## Dataset extract
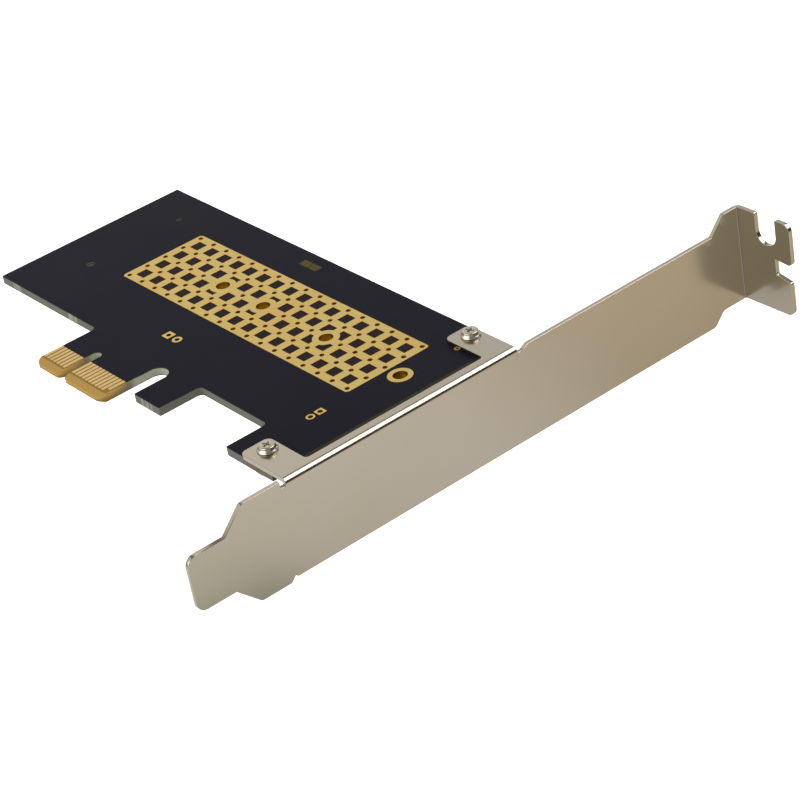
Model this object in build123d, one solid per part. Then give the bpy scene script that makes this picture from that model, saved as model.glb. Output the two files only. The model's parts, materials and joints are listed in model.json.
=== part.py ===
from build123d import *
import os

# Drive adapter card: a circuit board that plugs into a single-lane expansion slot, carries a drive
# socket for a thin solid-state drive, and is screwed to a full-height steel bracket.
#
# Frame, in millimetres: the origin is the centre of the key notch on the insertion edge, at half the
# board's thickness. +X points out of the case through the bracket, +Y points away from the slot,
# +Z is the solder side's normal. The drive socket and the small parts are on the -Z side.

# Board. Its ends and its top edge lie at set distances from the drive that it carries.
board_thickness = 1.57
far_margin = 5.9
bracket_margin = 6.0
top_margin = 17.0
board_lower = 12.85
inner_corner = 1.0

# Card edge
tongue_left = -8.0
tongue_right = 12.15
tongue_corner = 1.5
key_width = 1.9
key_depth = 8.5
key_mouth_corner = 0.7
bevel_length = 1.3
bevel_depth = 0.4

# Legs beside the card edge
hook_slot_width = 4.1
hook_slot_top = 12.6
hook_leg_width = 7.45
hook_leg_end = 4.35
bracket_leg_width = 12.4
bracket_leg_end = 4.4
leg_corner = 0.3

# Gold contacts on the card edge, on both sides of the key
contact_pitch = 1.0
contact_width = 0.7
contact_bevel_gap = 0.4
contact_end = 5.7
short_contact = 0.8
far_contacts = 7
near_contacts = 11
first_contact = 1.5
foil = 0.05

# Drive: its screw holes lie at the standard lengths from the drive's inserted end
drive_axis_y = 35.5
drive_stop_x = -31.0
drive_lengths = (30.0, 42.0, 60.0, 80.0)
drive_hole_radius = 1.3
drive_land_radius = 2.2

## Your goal
Which lines above hold the word "that"? Copy each of them.

## The reply
Model this object in build123d, one solid per part. Then give the bpy scene script that makes this picture from that model, saved as model.glb. Output the two files only. The model's parts, materials and joints are listed in model.json.
# Drive adapter card: a circuit board that plugs into a single-lane expansion slot, carries a drive
# Board. Its ends and its top edge lie at set distances from the drive that it carries.